CBO noted a number of technical and practical difficulties to be overcome for offsets to work as intended:

CBO, Aug 3: For example, although it might be relatively easy to measure the amount of methane captured in the United States from using special processes to treat animal waste, it might be quite difficult to measure the amount of carbon removed from the atmosphere because of efforts to plant trees or avoid deforestation in developing countries.
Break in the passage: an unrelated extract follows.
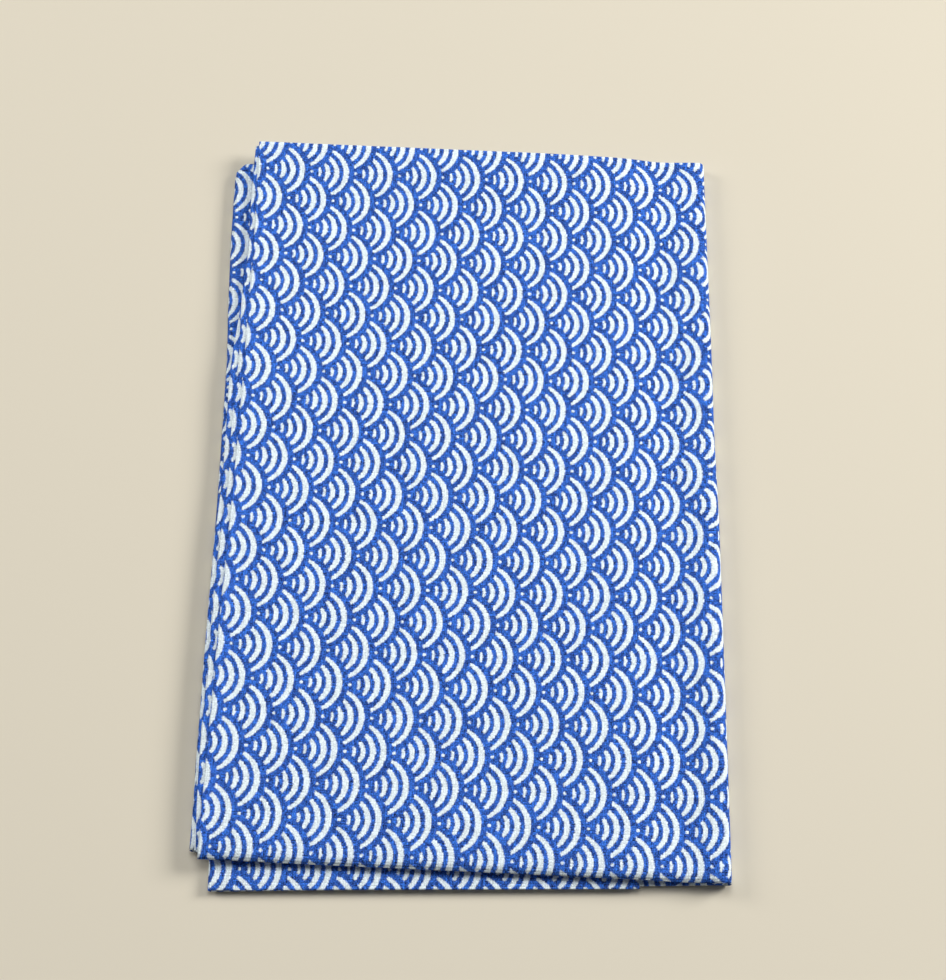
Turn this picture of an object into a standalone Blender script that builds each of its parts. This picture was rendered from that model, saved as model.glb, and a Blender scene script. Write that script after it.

One thing is clear, though. Estimates from API, CBO and EIA all point to a future increase in gasoline prices under the bill. As we’ve noted, gasoline prices are predicted to rise substantially with or without a cap-and-trade law. The question is, how much more would the legislation add? The added increase won’t be as much as API claims if offsets are fully or even partially effective, according to both CBO and EIA.

— D’Angelo Gore

Sources

U.S. House. "H.R. 2454, The American Clean Energy and Security Act of 2009." (as passed by the House 26 Jun 2009.)

U.S. House Committee on Energy and Commerce. "The American Clean Energy and Security Act, H.R. 2454." Summary. Jul 2009.

Hendricks, David. "Valero asks customers to call reps." San Antonio News-Express. 1 Sep 2009.

Congressional Budget Office. "The Impact of Cap-and-Trade Proposals on Fuel Prices." CBO Director’s Blog. 26 Jun 2009, accessed 16 Sep 2009.

Congressional Budget Office. "Cost Estimate: H.R. 2454, American Clean Energy and Security Act of 2009." 5 Jun 2009.

Congressional Budget Office. "The Use of Offsets to Reduce Greenhouse Gases." Economic and Budget Issue Brief. 3 Aug 2009.

Energy Information Administration. "Energy Market and Economic Impacts of H.R. 2454, the American Clean Energy and Security Act of 2009." Aug 2009.

Jones, Russel. American Petroleum Institute. E-mail sent to FactCheck.org. 10 Sep 2009.